Как ни странно, эта угроза подействовала: Воскресенский прекратил свои домогательства и уставился на Макса непонимающим пьяным взглядом. Парень встал с кровати и пошёл к выходу. Сзади донеслось насмешливое:

— Что, даже не отсосёшь?

Макс обернулся. Губы его были плотно сжаты, брови сведены, а глаза так и горели ненавистью:

— Какая же ты сука, Воскресенский! Надо было оставить тебя там. Разбился бы на своём катафалке — никто бы не пожалел!

Фотограф смотрел на него несколько секунд взглядом чуть более ясным и осмысленным, а потом уронил голову в ладони:

— Точно… Может, и лучше бы… И ведь никто, никто не пожалеет… Я просто человек такой — невезучий. Всё не так получается. Всю жизнь… Ви-Сётин. Сётин, знаешь, что такое? Тринадцать… Тринадцать. Вот и не везёт…

Пьяное бормотание ещё продолжалось, когда Макс вышел из номера и закрыл за собой дверь. Скотина, ещё и на судьбу жалуется! Пожил бы на пять тысяч в месяц — узнал бы, что такое настоящие проблемы. Нажрётся коньяку, а потом сидит, себя жалеет…

Домой Макс добрался очень поздно, да и ночью ему спалось плохо: сцена в номере безостановочно крутилась в голове. Нельзя было сказать, что она потрясла его до глубины души: его просто удивило, что Воскресенский мог воспринимать его так. С чего бы? Ничем он перед ним не крутил и не вертел… Просто у мужика воображение разыгралось. Больное воображение. А он ему и подыграл ещё, там, на кровати — чуть ли не в ответ целоваться полез. Вот дубина! Теперь Воскресенский будет думать, что он на самом деле не против. Если вспомнит, конечно, ха-ха! Точно! Всегда можно сказать, что не было ничего, что это фотографу с пьяных глаз померещилось.
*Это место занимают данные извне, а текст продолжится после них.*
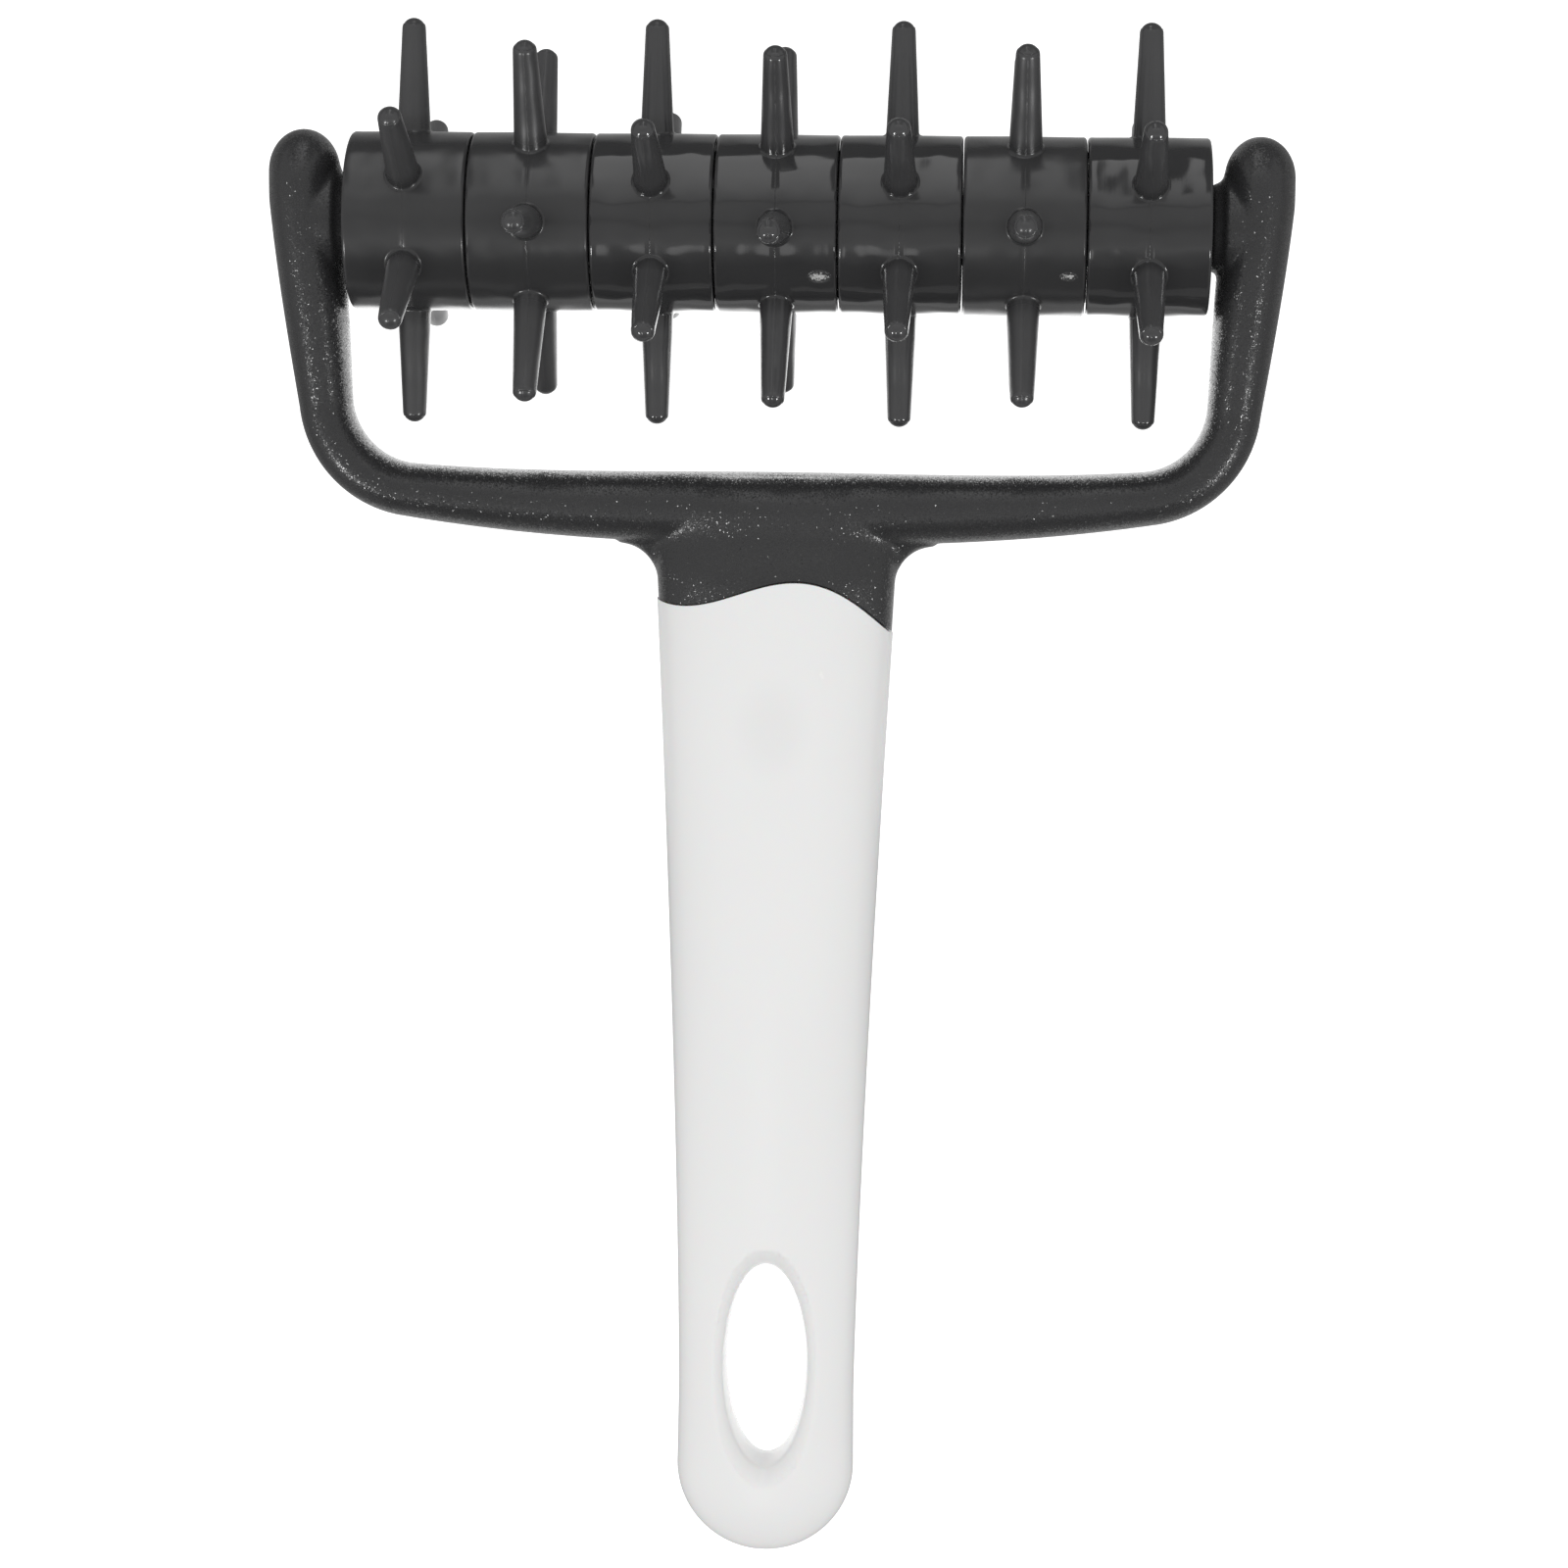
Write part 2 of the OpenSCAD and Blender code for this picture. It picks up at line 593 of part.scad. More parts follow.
fork();
handle();
axle_rod();
core_tube();
end_plug_left();
end_plug_right();
spike_ring(1);  // spike_ring_1
spike_ring(2);  // spike_ring_2
spike_ring(3);  // spike_ring_3
spike_ring(4);  // spike_ring_4
spike_ring(5);  // spike_ring_5
spike_ring(6);  // spike_ring_6
spike_ring(7);  // spike_ring_7
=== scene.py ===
"""Looks of the dough docker: a roller of spiked rings in a dark fork with a white handle.

Pieces are modelled in millimetres in the fork's own frame: X runs along the roller's axis, Y points away
from the handle and Z stands square to the fork. "Depth" is the distance from the axis toward the handle's
end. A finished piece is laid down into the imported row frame, in metres, and rides on its CAD body.
"""

import json
import logging
import math
from dataclasses import dataclass, field
from enum import Enum
from itertools import pairwise
from typing import Callable, Sequence

import bmesh
import bpy
from mathutils import Matrix, Vector


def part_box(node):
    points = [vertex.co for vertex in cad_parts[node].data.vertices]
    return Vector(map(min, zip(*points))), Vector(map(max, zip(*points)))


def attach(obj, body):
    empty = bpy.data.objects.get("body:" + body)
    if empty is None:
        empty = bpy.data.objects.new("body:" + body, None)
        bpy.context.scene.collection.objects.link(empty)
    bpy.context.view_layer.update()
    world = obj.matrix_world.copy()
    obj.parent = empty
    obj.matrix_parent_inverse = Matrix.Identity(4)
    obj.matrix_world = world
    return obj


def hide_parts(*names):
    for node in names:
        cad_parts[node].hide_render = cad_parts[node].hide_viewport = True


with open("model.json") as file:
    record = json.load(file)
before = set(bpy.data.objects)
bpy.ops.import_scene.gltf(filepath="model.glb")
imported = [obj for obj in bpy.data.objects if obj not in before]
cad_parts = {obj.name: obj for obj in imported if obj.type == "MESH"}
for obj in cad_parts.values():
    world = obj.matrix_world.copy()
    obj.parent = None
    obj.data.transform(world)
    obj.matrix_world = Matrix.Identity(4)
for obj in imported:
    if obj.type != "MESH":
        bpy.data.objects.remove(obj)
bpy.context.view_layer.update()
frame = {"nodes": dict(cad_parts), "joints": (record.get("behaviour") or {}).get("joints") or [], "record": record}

MM = 0.001
PLACE = "mould_place"
# How far the rod's end stands in its blind boss, in millimetres
ROD_IN_BOSS = 3.9
LOG = logging.getLogger("dough_docker")


class Pick(Enum):
    """What a selection in edit mode is made of."""

    POINTS = "VERT"
    EDGES = "EDGE"
    FACES = "FACE"


class Cut(Enum):
    """How a second solid changes the first."""

    JOIN = "UNION"
    REMOVE = "DIFFERENCE"


class Body(Enum):
    """The CAD bodies that pieces ride on."""

    FRAME = "frame"
    ROLLER = "roller"


class Polish(Enum):
    """How far a ring's mould cavity was polished."""

    MIRROR = "mirror"
    SATIN = "satin"


@dataclass(frozen=True)
class Station:
    """One section of a lofted moulding: its middle, its turn about Z and its full width and thickness."""

    middle: Vector
    turn: float
    width: float
    thickness: float


@dataclass(frozen=True)
class Lie:
    """How the docker lies in the row frame: the roller's axis and the fork's tilt about it."""

    tilt: float
    axle: Vector

    @classmethod
    def from_frame(cls) -> "Lie":
        """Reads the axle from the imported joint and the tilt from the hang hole's axis."""
        hole_axis = Vector(frame["record"]["mounts"][0]["axis"])
        return cls(math.atan2(-hole_axis.y, hole_axis.z), Vector(frame["joints"][0]["pos_m"]))

    def matrix(self) -> Matrix:
        """The move from the fork's frame in millimetres to the row frame in metres."""
        return Matrix.Translation(self.axle) @ Matrix.Rotation(self.tilt, 4, "X") @ Matrix.Scale(MM, 4)


LIE = Lie.from_frame()


def mix(start: float, end: float, share: float) -> float:
    """The value that lies at a share of the way from start to end."""
    return start + (end - start) * share


def ease(value: float) -> float:
    """A smooth step from 0 to 1."""
    held = min(1.0, max(0.0, value))
    return held * held * (3 - 2 * held)


def even(start: float, end: float, steps: int) -> list[float]:
    """Evenly spaced values from start to end, both included."""
    return [mix(start, end, i / steps) for i in range(steps + 1)]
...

Мучил Макса и ещё один вопрос — что ему делать завтра на съёмке? Последние фотосессии были назначены почти подряд, без долгих перерывов: видимо, лечение у Воскресенского закончилось или же не отнимало теперь много времени. Завтра (чёрт, уже сегодня) должен был сниматься сюжет, который до происшествия в номере парня особо не напрягал, но теперь, теперь… Всего через несколько часов ему опять предстояло перед Ви в одних трусах ходить. Как?! С каким лицом?! Ему даже при мысли об этом хотелось сквозь землю провалиться, а что будет, когда он на съёмочную площадку придёт? Ох, и тёплый же приём его там ожидает! Воскресенский и без того измывался над ним как мог, а после сегодняшнего наверняка отыграется по полной.

Утром Стас отругал его за то, что он вчера поздно вернулся домой.

— Смотри, какие синяки под глазами! Как ты сниматься будешь?

— Вот так и буду, — отвечал Макс. Месяц назад Стас бы внимания не обратил, если бы племянник в зелёную крапинку из своей комнаты вышел, а тут, подумайте, синяки под глазами ему не нравятся! Он для дяди теперь «орудие производства», то есть добывания денег, которое нужно содержать в рабочем состоянии.